Second, and more importantly, direct sequestration has the potential to change the basis of policy in relation to carbon pricing. I have previously commented on the weakness of traditional cost benefit analysis (CBA) in this context. CBA fails to provide a basis for a carbon price, and the failure is in large measure due to an impossible number of uncertainties (in climate, geographical and economic impact) to which probabilities cannot be assigned from any established base of knowledge. But if we have a clear way of putting a cost on CO2 removal, then we have at least a first approximation to a “true” cost of CO2 emissions. This might inter alia provide a better justification for effective carbon pricing, and even for global adoption of a “common” rate of carbon tax. It could be a much more hard-edged approach than complex negotiations over carbon trading schemes, which, as with the EU Emissions Trading Scheme, have so far failed to deliver adequate carbon prices.

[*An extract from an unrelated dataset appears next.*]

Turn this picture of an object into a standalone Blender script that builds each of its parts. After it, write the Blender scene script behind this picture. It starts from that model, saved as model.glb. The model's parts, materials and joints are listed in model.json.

These are obviously early days for direct extraction technologies, and we should avoid premature optimism, but this could be an important part of the geo-engineering landscape to watch.



[1] One of the reasons BECCS is controversial is that its justification requires careful analysis of the entire chain of processes involved, starting with the cultivation of the bio-crop and including any ecological or carbon related side effects, as well as consideration of the alternative land uses for food production or other purposes.
[2] Limits to scale might be imposed, for example, by the availability of other input chemicals to the extraction process. But the more serious limitations are likely to be on disposal of the CO2 gas. A preferred route of extraction might be capture of the carbon in a solid and inert form, such as calcium carbonate, if this were possible.